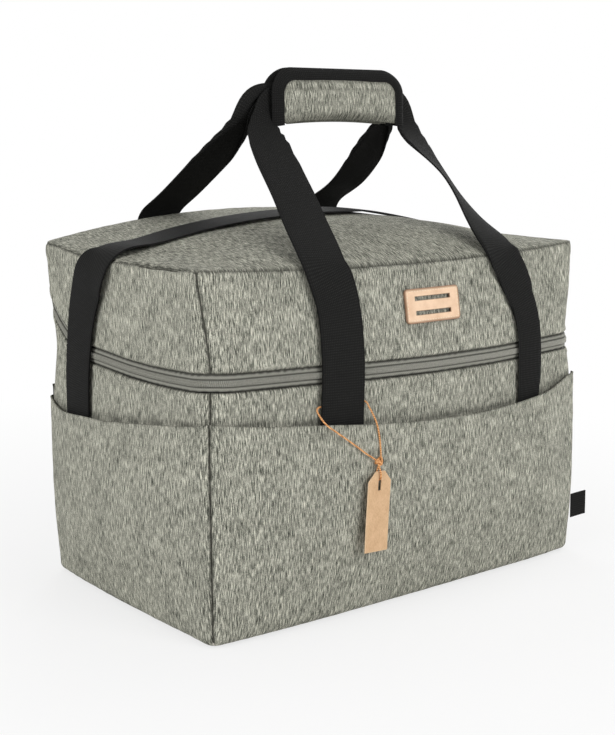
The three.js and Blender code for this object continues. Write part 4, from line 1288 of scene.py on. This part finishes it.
# %% The front handle
front_left = leg(
    "front", -95, WEB,
    [(-94, 194, WEB), (-93, 212, WEB), (-92, 230, WEB), (-92, 254, WEB), (-92, 277, WEB), (-94, 292, WEB),
     (-98.5, 305, WEB), (-104, 316, WEB)],
    [(-100, -130, 335, 0, WEB), (-94, -110, 350, 0, WEB), (-86, -82, 374, 0, WEB), (-81, -57, 396, 0, WEB),
     (-75, -34, 416, 0, 44), (-68, -15, 431, 0, 38), (-63, -5, 440, 0, 28)],
    -62, 1,
)
front_right = leg(
    "front", 142, 30,
    [(142, 194, 30), (142, 212, 30), (142, 230, 30), (141, 245, 30), (138, 259, 32), (133, 273, 35),
     (126, 290, 38), (117, 306, 40), (111, 316, 42)],
    [(112, -128, 333, 18, WEB), (113, -112, 345, 30, WEB), (115, -97, 357, 40, WEB), (117, -76, 374, 46, WEB),
     (116, -58, 391, 44, WEB), (114, -44, 403, 38, WEB), (114, -30, 415, 28, 44), (114, -15, 429, 14, 36),
     (114, -5, 439, 0, 27)],
    114, -1,
)
handle("front", front_left, front_right, 26)

# %% The back handle
back_left = leg(
    "back", -95, WEB,
    [(-95, 200, WEB), (-96, 230, WEB), (-97, 262, WEB), (-98, 292, WEB), (-98, 320, WEB), (-98, 342, WEB)],
    [(-96, 135, 354, 0, WEB), (-93, 121, 362, 0, WEB), (-90, 105, 372, 0, WEB), (-88, 88, 383, 0, WEB),
     (-84, 55, 405, 0, WEB), (-82, 40, 417, 0, 42), (-80, 23, 430, 0, 36), (-79, 9, 440, 0, 28)],
    -78, 1,
)
back_right = leg(
    "back", 142, WEB,
    [(140, 200, WEB), (136, 230, WEB), (130, 262, WEB), (123, 292, WEB), (116, 320, WEB), (113, 344, WEB)],
    [(113, 136, 356, 0, WEB), (112, 123, 362, 0, WEB), (112, 106, 369, 0, WEB), (112, 88, 378, 0, WEB),
     (108, 55, 402, 0, WEB), (103, 40, 415, 0, 42), (99, 23, 429, 0, 36), (98, 9, 440, 0, 28)],
    98, -1,
)
handle("back", back_left, back_right, 10)

# %% [markdown]
# ## Shoulder strap
# The shoulder strap starts in the left pocket, climbs the side, sweeps forward just before the lid's
# edge, stands off that edge in a soft arch and lies across the lid. On the right it runs down through
# a slide adjuster into the right pocket.

# %% The strap from pocket to pocket
TO_THE_FRONT = np.array([0, -1.0, 0])
HALF_SPAN = (230.0, 135.0)


def on_the_lid(x, y):
    height = lambda place: float(lid_height(x / HALF_SPAN[0], place / HALF_SPAN[1]))
    slope = height(y + 1) - height(y)
    return np.array([x, y, height(y) + 3.1]), unit(np.array([0, -1, -slope])), WEB


def up_the_side(wall, y, z, out):
    across = across_wall(wall, y, z, out)
    return on_wall(wall, y, z, out), -across * np.sign(across[1]), WEB


left_climb = [
    (72, 106, 1.2), (72, 145, 1.6), (72, 172, 2.4), (71, 200, 3.6), (67.5, 225, 4.2), (62.5, 245, 4.2),
    (57, 262, 4.2), (49, 278, 4.4), (40, 292, 4.8), (29, 305, 5.6),
]
left_arch = [(-233.5, 20, 314.5), (-228.5, 15, 324.5), (-213, 12.5, 331.5)]
right_climb = [(85, 106, 1.2), (85, 145, 1.6), (85, 172, 2.4)]
right_climb += [(85 - 11 * (z - 200) / 106, z, 4.1) for z in (200, 216, 233, 258, 284, 306)]
stations = [up_the_side("left", *spot) for spot in left_climb]
stations += [(np.array(place, float), TO_THE_FRONT, WEB) for place in left_arch]
for x in (-188, -150, -110, -65, -20, 25, 70, 110, 150, 180, 203):
    stations.append(on_the_lid(x, 12 + 62 * float(smooth(x, 0, 150))))
for x, z in ((222, 330), (229.5, 325.5), (232.5, 318)):
    stations.append((np.array([x, 74.0, z]), TO_THE_FRONT, WEB))
stations += [up_the_side("right", *spot) for spot in right_climb[::-1]]
shoulder = strap("shoulder_strap", stations, 4)
sewn = ["shoulder_strap_left_end", "shoulder_strap_over_lid", "shoulder_strap_right_end"]
dress(shoulder, webbing, "webbing", None, *sewn)
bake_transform(shoulder)

# %% [markdown]
# ## The padded wrap
# The wrap is two small pads joined by a strip under the handles. Its front pad is a flap that opens.
# A pad looks padded only when it has been filled, so each starts as a thin block with two round
# corners, is remeshed into even faces, and is blown up by Blender's Cloth with its edge held where
# the binding is sewn. The result is scaled to the thickness that the CAD gives.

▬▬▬

• [Aim]
Copy out the whole listing exactly; please set it all down.

• [Finished answer]
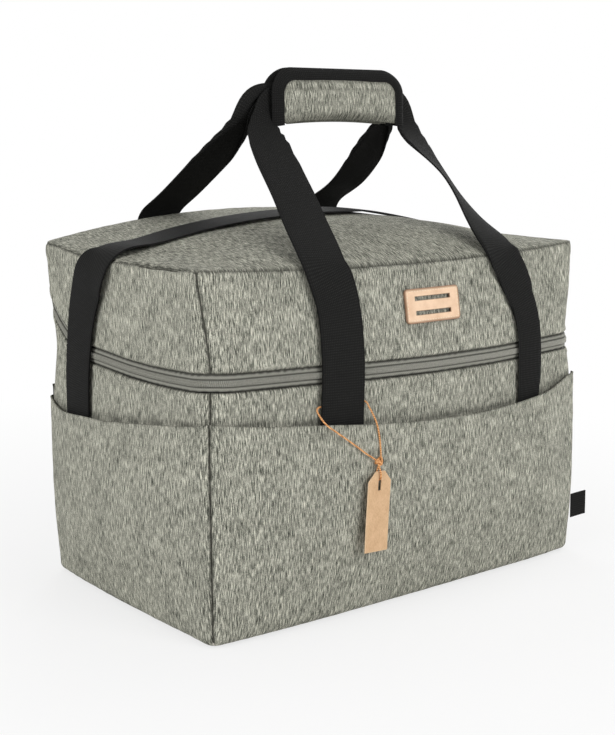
The three.js and Blender code for this object continues. Write part 4, from line 1288 of scene.py on. This part finishes it.
# %% The front handle
front_left = leg(
    "front", -95, WEB,
    [(-94, 194, WEB), (-93, 212, WEB), (-92, 230, WEB), (-92, 254, WEB), (-92, 277, WEB), (-94, 292, WEB),
     (-98.5, 305, WEB), (-104, 316, WEB)],
    [(-100, -130, 335, 0, WEB), (-94, -110, 350, 0, WEB), (-86, -82, 374, 0, WEB), (-81, -57, 396, 0, WEB),
     (-75, -34, 416, 0, 44), (-68, -15, 431, 0, 38), (-63, -5, 440, 0, 28)],
    -62, 1,
)
front_right = leg(
    "front", 142, 30,
    [(142, 194, 30), (142, 212, 30), (142, 230, 30), (141, 245, 30), (138, 259, 32), (133, 273, 35),
     (126, 290, 38), (117, 306, 40), (111, 316, 42)],
    [(112, -128, 333, 18, WEB), (113, -112, 345, 30, WEB), (115, -97, 357, 40, WEB), (117, -76, 374, 46, WEB),
     (116, -58, 391, 44, WEB), (114, -44, 403, 38, WEB), (114, -30, 415, 28, 44), (114, -15, 429, 14, 36),
     (114, -5, 439, 0, 27)],
    114, -1,
)
handle("front", front_left, front_right, 26)

# %% The back handle
back_left = leg(
    "back", -95, WEB,
    [(-95, 200, WEB), (-96, 230, WEB), (-97, 262, WEB), (-98, 292, WEB), (-98, 320, WEB), (-98, 342, WEB)],
    [(-96, 135, 354, 0, WEB), (-93, 121, 362, 0, WEB), (-90, 105, 372, 0, WEB), (-88, 88, 383, 0, WEB),
     (-84, 55, 405, 0, WEB), (-82, 40, 417, 0, 42), (-80, 23, 430, 0, 36), (-79, 9, 440, 0, 28)],
    -78, 1,
)
back_right = leg(
    "back", 142, WEB,
    [(140, 200, WEB), (136, 230, WEB), (130, 262, WEB), (123, 292, WEB), (116, 320, WEB), (113, 344, WEB)],
    [(113, 136, 356, 0, WEB), (112, 123, 362, 0, WEB), (112, 106, 369, 0, WEB), (112, 88, 378, 0, WEB),
     (108, 55, 402, 0, WEB), (103, 40, 415, 0, 42), (99, 23, 429, 0, 36), (98, 9, 440, 0, 28)],
    98, -1,
)
handle("back", back_left, back_right, 10)

# %% [markdown]
# ## Shoulder strap
# The shoulder strap starts in the left pocket, climbs the side, sweeps forward just before the lid's
# edge, stands off that edge in a soft arch and lies across the lid. On the right it runs down through
# a slide adjuster into the right pocket.

# %% The strap from pocket to pocket
TO_THE_FRONT = np.array([0, -1.0, 0])
HALF_SPAN = (230.0, 135.0)


def on_the_lid(x, y):
    height = lambda place: float(lid_height(x / HALF_SPAN[0], place / HALF_SPAN[1]))
    slope = height(y + 1) - height(y)
    return np.array([x, y, height(y) + 3.1]), unit(np.array([0, -1, -slope])), WEB


def up_the_side(wall, y, z, out):
    across = across_wall(wall, y, z, out)
    return on_wall(wall, y, z, out), -across * np.sign(across[1]), WEB


left_climb = [
    (72, 106, 1.2), (72, 145, 1.6), (72, 172, 2.4), (71, 200, 3.6), (67.5, 225, 4.2), (62.5, 245, 4.2),
    (57, 262, 4.2), (49, 278, 4.4), (40, 292, 4.8), (29, 305, 5.6),
]
left_arch = [(-233.5, 20, 314.5), (-228.5, 15, 324.5), (-213, 12.5, 331.5)]
right_climb = [(85, 106, 1.2), (85, 145, 1.6), (85, 172, 2.4)]
right_climb += [(85 - 11 * (z - 200) / 106, z, 4.1) for z in (200, 216, 233, 258, 284, 306)]
stations = [up_the_side("left", *spot) for spot in left_climb]
stations += [(np.array(place, float), TO_THE_FRONT, WEB) for place in left_arch]
for x in (-188, -150, -110, -65, -20, 25, 70, 110, 150, 180, 203):
    stations.append(on_the_lid(x, 12 + 62 * float(smooth(x, 0, 150))))
for x, z in ((222, 330), (229.5, 325.5), (232.5, 318)):
    stations.append((np.array([x, 74.0, z]), TO_THE_FRONT, WEB))
stations += [up_the_side("right", *spot) for spot in right_climb[::-1]]
shoulder = strap("shoulder_strap", stations, 4)
sewn = ["shoulder_strap_left_end", "shoulder_strap_over_lid", "shoulder_strap_right_end"]
dress(shoulder, webbing, "webbing", None, *sewn)
bake_transform(shoulder)

# %% [markdown]
# ## The padded wrap
# The wrap is two small pads joined by a strip under the handles. Its front pad is a flap that opens.
# A pad looks padded only when it has been filled, so each starts as a thin block with two round
# corners, is remeshed into even faces, and is blown up by Blender's Cloth with its edge held where
# the binding is sewn. The result is scaled to the thickness that the CAD gives.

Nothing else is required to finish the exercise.